Stone also noted that the ADH has been provided information only on the route of the Diamond pipeline through eastern Arkansas, and asked to be provided "direct notification of the entire pipeline right of way/route in Arkansas, so that we may determine the proximity to public water sources, assess potential threats to the respective surface intake, wellhead, or aquifer and notify the public water systems nearby. This is particularly critical for the western portion of the pipeline, where ADH has already determined that 11 watersheds with surface intakes are likely located in close proximity to the pipeline ROW."

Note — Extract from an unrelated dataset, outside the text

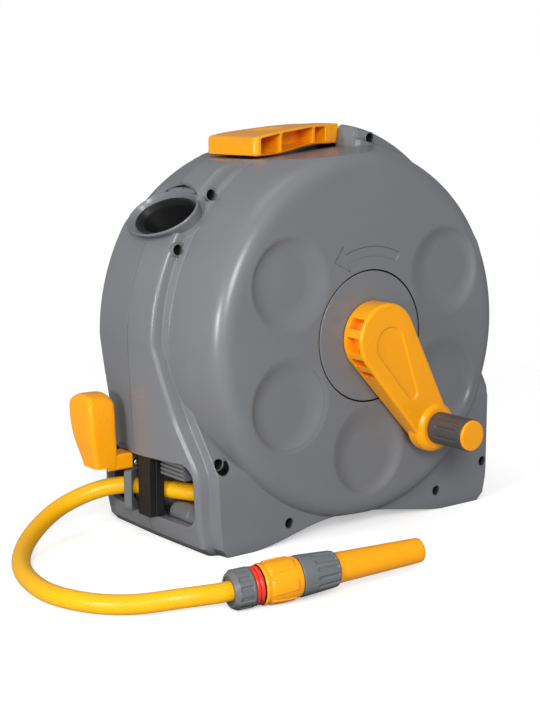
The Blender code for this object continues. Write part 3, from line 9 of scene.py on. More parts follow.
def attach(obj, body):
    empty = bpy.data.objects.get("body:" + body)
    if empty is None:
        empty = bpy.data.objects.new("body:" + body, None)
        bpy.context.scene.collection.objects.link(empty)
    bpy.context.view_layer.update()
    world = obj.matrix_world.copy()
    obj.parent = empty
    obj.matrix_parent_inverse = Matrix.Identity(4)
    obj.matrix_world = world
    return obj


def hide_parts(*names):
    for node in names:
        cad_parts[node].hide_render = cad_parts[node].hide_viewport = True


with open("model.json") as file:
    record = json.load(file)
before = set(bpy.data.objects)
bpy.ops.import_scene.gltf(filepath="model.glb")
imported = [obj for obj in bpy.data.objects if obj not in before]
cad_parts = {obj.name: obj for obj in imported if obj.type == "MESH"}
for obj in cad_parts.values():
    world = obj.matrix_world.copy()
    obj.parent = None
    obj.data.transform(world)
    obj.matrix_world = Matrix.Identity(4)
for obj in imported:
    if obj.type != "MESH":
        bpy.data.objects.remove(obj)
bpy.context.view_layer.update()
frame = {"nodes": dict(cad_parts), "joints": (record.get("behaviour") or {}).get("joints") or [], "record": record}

joints = {joint["name"]: joint for joint in frame["joints"]}
axle = np.array(joints["drum_turn"]["pos_m"])
seam = axle - (0, 0, 0.2)      # ground point below the axle, in the plane where the casing's halves meet
scene = bpy.context.scene


# Camera
camera = {"place": (-0.9377, -1.1653, 0.4255), "turn": 37.66, "down": 10.07, "lens": 71.91}


def makeCamera(c):
    turn, down = math.radians(c["turn"]), math.radians(c["down"])
    ahead = Vector((math.sin(turn) * math.cos(down), math.cos(turn) * math.cos(down), -math.sin(down)))
    data = bpy.data.cameras.new("camera")
    data.sensor_width = 36
    data.lens = c["lens"]
    data.clip_end = 20
    eye = bpy.data.objects.new("camera", data)
    eye.location = Vector(seam) + Vector(c["place"])
    eye.rotation_euler = ahead.to_track_quat("-Z", "Y").to_euler()
    scene.collection.objects.link(eye)
    scene.camera = eye


makeCamera(camera)
scene.view_settings.view_transform = "Standard"
print("camera set")


# Small tools for node trees: an input takes a link where it is given a socket, else a plain value
def feed(tree, node, inputs):
    for key, value in inputs.items():
        if isinstance(value, bpy.types.NodeSocket):
            tree.links.new(value, node.inputs[key])
        else:
            node.inputs[key].default_value = value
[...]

Under state law, oil pipeline companies may take private property through eminent domain, something that came as a surprise to residents whose property lies in the path of the pipeline route. Arkansas also does not regulate pipeline siting. The Arkansas Department of Environmental Quality requires pipeline companies to apply for stream crossing permits. The U.S. Department of Transportation Pipeline and Hazardous Materials Safety Administration (PHMSA) regulates pipelines only after their construction.

Clarksville Light and Water manager Lester said his "backup position" is to work with Plains All American "to make sure everything possible is being done to protect" the watershed. "That would be, 'Where are your valving features for closing installed? What is the thickness of the pipeline wall? How deep are you going to go?' My concern is if I don't get things in writing it may never happen."